§ **Given material**
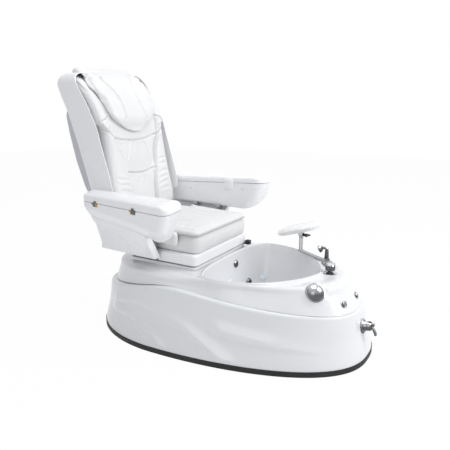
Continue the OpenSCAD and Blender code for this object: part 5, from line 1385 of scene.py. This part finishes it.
def hang_lamps(stage):
    for name, place, aim, size, power in (
            ("front_softbox", (0.9, -3.4, 3.0), (0, 0, 0.6), 2.6, stage.front_light),
            ("top_softbox", (0.4, 0.2, 4.2), (0, 0, 0.5), 3.0, stage.top_light),
            ("side_softbox", (-3.6, -0.6, 1.6), (0, 0, 0.6), 2.4, stage.side_light)):
        lamp = bpy.data.lights.new(name, "AREA")
        lamp.shape, lamp.size, lamp.energy = "SQUARE", size, power
        holder = bpy.data.objects.new(name, lamp)
        holder.location = place
        holder.rotation_euler = (Vector(aim) - Vector(place)).to_track_quat("-Z", "Y").to_euler()
        bpy.context.scene.collection.objects.link(holder)


def seen_only(tree, share):
    """Light Path's camera, glossy and transmission rays, times a share."""
    path = node_of(tree, "ShaderNodeLightPath")
    first = node_of(tree, "ShaderNodeMath", operation="MAXIMUM")
    tree.links.new(path.outputs["Is Camera Ray"], first.inputs[0])
    tree.links.new(path.outputs["Is Glossy Ray"], first.inputs[1])
    second = node_of(tree, "ShaderNodeMath", operation="MAXIMUM")
    tree.links.new(first.outputs[0], second.inputs[0])
    tree.links.new(path.outputs["Is Transmission Ray"], second.inputs[1])
    times = node_of(tree, "ShaderNodeMath", operation="MULTIPLY")
    tree.links.new(second.outputs[0], times.inputs[0])
    times.inputs[1].default_value = share
    return times.outputs[0]


# ---------------------------------------------------------------- settings


class SPA_shell_settings(bpy.types.PropertyGroup):
    wave_rise: FloatProperty(name="Wave rise", description="How far the moulded waves stand out",
                             default=0.013, min=0, max=0.016, unit="LENGTH")
    base_columns: IntProperty(name="Base columns", description="Points round the base's outline",
                              default=360, min=72, max=720)
    skirt_rows: IntProperty(name="Skirt rows", description="Rows of points up the skirt",
                            default=84, min=20, max=200)
    tub_columns: IntProperty(name="Tub columns", description="Points round the foot bath",
                             default=320, min=60, max=720)


class SPA_soft_settings(bpy.types.PropertyGroup):
    pressure: FloatProperty(name="Pressure", description="Pressure that swells the cushions",
                            default=4.0, min=0, max=12)
    seam_width: FloatProperty(name="Seam width", description="Half width of a sewn channel",
                              default=0.0052, min=0.002, max=0.012, unit="LENGTH")
    seam_depth: FloatProperty(name="Seam depth", description="Depth of a sewn channel",
                              default=0.0072, min=0, max=0.012, unit="LENGTH")


class SPA_look_settings(bpy.types.PropertyGroup):
    gelcoat: FloatVectorProperty(name="Gelcoat", description="Colour of the glossy mouldings",
                                 default=(0.80, 0.805, 0.82), subtype="COLOR", min=0, max=1)
    seat_shell: FloatVectorProperty(name="Seat shell", description="Colour of the armrests and the back",
                                    default=(0.92, 0.915, 0.93), subtype="COLOR", min=0, max=1)
    # The rear cover's grey is painted shade over the chair's rear.
    cover: FloatVectorProperty(name="Rear cover", description="Colour of the rear cover",
                               default=(0.60, 0.60, 0.64), subtype="COLOR", min=0, max=1)
    leather: FloatVectorProperty(name="Leather", description="Colour of the upholstery",
                                 default=(0.78, 0.78, 0.78), subtype="COLOR", min=0, max=1)


class SPA_stage_settings(bpy.types.PropertyGroup):
    camera_place: FloatVectorProperty(name="Camera place", description="Where the camera stands",
                                      default=(-2.3375, -1.383, 1.250), subtype="TRANSLATION")
    camera_turn: FloatVectorProperty(name="Camera turn", description="Which way the camera looks",
                                     default=(math.radians(76), 0, math.radians(-60)), subtype="EULER")
    lens: FloatProperty(name="Lens", description="Focal length on a 36 mm sensor",
                        default=41.12, min=20, max=120, unit="CAMERA")
    floor_white: FloatProperty(name="Floor white", description="Share of plain white in the floor",
                               default=0.975, min=0, max=1, subtype="FACTOR")
    sky: FloatProperty(name="Ambient", description="Strength of the even light", default=0.44, min=0, max=2)
    front_light: FloatProperty(name="Front softbox", description="Power of the front softbox",
                               default=108, min=0, max=1000, unit="POWER")
    top_light: FloatProperty(name="Top softbox", description="Power of the top softbox",
                             default=52, min=0, max=1000, unit="POWER")
    side_light: FloatProperty(name="Side softbox", description="Power of the side softbox",
                              default=21, min=0, max=1000, unit="POWER")


# ---------------------------------------------------------------- operators


class SPA_OT_stage(bpy.types.Operator):
    """Camera, floor, world and soft studio lights"""
    bl_idname = "spa.stage"
    bl_label = "Stage"

    def execute(self, context):
        stage = context.scene.spa_stage
        for build in (place_camera, lay_floor, light_world, hang_lamps):
            build(stage)
        return {"FINISHED"}


class SPA_OT_finishes(bpy.types.Operator):
    """Finishes of every surface, and the CAD nodes that keep their shape"""
    bl_idname = "spa.finishes"
    bl_label = "Finishes and fittings"

    def execute(self, context):
        FINISHES.update(make_finishes(context.scene.spa_look))
        for name, (finish_name, bevel) in NODE_FINISH.items():
            dress_node(name, FINISHES[finish_name], bevel)
        return {"FINISHED"}


class SPA_OT_skirt(bpy.types.Operator):
    """Skirt with its ledge and waves, service panel and rubber foot trim"""
    bl_idname = "spa.skirt"
    bl_label = "Skirt and trim"

    def execute(self, context):
        build_skirt(context.scene.spa_shell)
        build_trim(context.scene.spa_shell)
        return {"FINISHED"}


class SPA_OT_tub(bpy.types.Operator):
    """Deck, rim and basin in one moulding"""
    bl_idname = "spa.tub"
    bl_label = "Foot bath"

    def execute(self, context):
        build_tub(context.scene.spa_shell)
        return {"FINISHED"}


class SPA_OT_tray(bpy.types.Operator):
    """Pan under the seat"""
    bl_idname = "spa.tray"
    bl_label = "Seat pan"

    def execute(self, context):
        build_tray()
        return {"FINISHED"}


class SPA_OT_arms(bpy.types.Operator):
    """Armrest bodies and their side panels, right and left"""
    bl_idname = "spa.arms"
    bl_label = "Armrests"

    def execute(self, context):
        for side in (-1, 1):
            build_arm(side)
        return {"FINISHED"}


class SPA_OT_lids(bpy.types.Operator):
    """Hinged armrest lids, right and left"""
    bl_idname = "spa.lids"
    bl_label = "Armrest lids"

    def execute(self, context):
        for side in (-1, 1):
            build_lid(side)
        return {"FINISHED"}


class SPA_OT_back(bpy.types.Operator):
    """Back shell, a grey sheet of painted shade in the gap round its cushion, and its rear cover"""
    bl_idname = "spa.back"
    bl_label = "Back shell"

    def execute(self, context):
        build_back_shell()
        build_gap_shade()
        build_back_cover()
        return {"FINISHED"}


class SPA_OT_seat_cushions(bpy.types.Operator):
    """Seat cushion, seat pad and side bolsters"""
    bl_idname = "spa.seat_cushions"
    bl_label = "Seat cushions"

    def execute(self, context):
        soft = context.scene.spa_soft
        build_seat_cushion(soft)
        build_seat_pad(soft)
        build_bolsters(soft)
        return {"FINISHED"}


class SPA_OT_back_cushions(bpy.types.Operator):
    """Back cushion and head pillow"""
    bl_idname = "spa.back_cushions"
    bl_label = "Back cushion and pillow"

    def execute(self, context):
        soft = context.scene.spa_soft
        build_back_cushion(soft)
        build_pillow(soft)
        return {"FINISHED"}


OPERATORS = (SPA_OT_stage, SPA_OT_finishes, SPA_OT_skirt, SPA_OT_tub, SPA_OT_tray, SPA_OT_arms,
             SPA_OT_lids, SPA_OT_back, SPA_OT_seat_cushions, SPA_OT_back_cushions)


class SPA_PT_panel(bpy.types.Panel):
    """Lists the steps and the settings of the spa chair"""
    bl_idname = "SPA_PT_panel"
    bl_label = "Spa chair"
    bl_space_type = "VIEW_3D"
    bl_region_type = "UI"
    bl_category = "Spa chair"

    def draw(self, context):
        for operator in OPERATORS:
            self.layout.operator(operator.bl_idname)
        for name in SETTINGS:
            box = self.layout.box()
            group = getattr(context.scene, name)
            for key in group.bl_rna.properties.keys()[2:]:
                box.prop(group, key)


SETTINGS = {"spa_shell": SPA_shell_settings, "spa_soft": SPA_soft_settings,
            "spa_look": SPA_look_settings, "spa_stage": SPA_stage_settings}
CLASSES = (*SETTINGS.values(), *OPERATORS, SPA_PT_panel)


def register():
    for cls in CLASSES:
        bpy.utils.register_class(cls)
    for name, group in SETTINGS.items():
        setattr(bpy.types.Scene, name, bpy.props.PointerProperty(type=group))


def unregister():
    for name in SETTINGS:
        delattr(bpy.types.Scene, name)
    for cls in reversed(CLASSES):
        bpy.utils.unregister_class(cls)


def main():
    register()
    bpy.ops.spa.stage()
    bpy.ops.spa.finishes()
    bpy.ops.spa.skirt()
    bpy.ops.spa.tub()
    bpy.ops.spa.tray()
    bpy.ops.spa.arms()
    bpy.ops.spa.lids()
    bpy.ops.spa.back()
    bpy.ops.spa.seat_cushions()
    bpy.ops.spa.back_cushions()


if __name__ == "__main__":
    main()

§ **To be done**
Everything from the first line above through the line that contains "bpy.context.scene.collection.objects.link(holder)" should be duplicated exactly, please, and nothing beyond it.

§ **Final result**
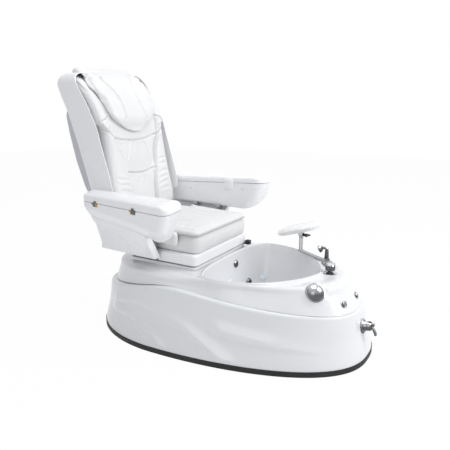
Continue the OpenSCAD and Blender code for this object: part 5, from line 1385 of scene.py. This part finishes it.
def hang_lamps(stage):
    for name, place, aim, size, power in (
            ("front_softbox", (0.9, -3.4, 3.0), (0, 0, 0.6), 2.6, stage.front_light),
            ("top_softbox", (0.4, 0.2, 4.2), (0, 0, 0.5), 3.0, stage.top_light),
            ("side_softbox", (-3.6, -0.6, 1.6), (0, 0, 0.6), 2.4, stage.side_light)):
        lamp = bpy.data.lights.new(name, "AREA")
        lamp.shape, lamp.size, lamp.energy = "SQUARE", size, power
        holder = bpy.data.objects.new(name, lamp)
        holder.location = place
        holder.rotation_euler = (Vector(aim) - Vector(place)).to_track_quat("-Z", "Y").to_euler()
        bpy.context.scene.collection.objects.link(holder)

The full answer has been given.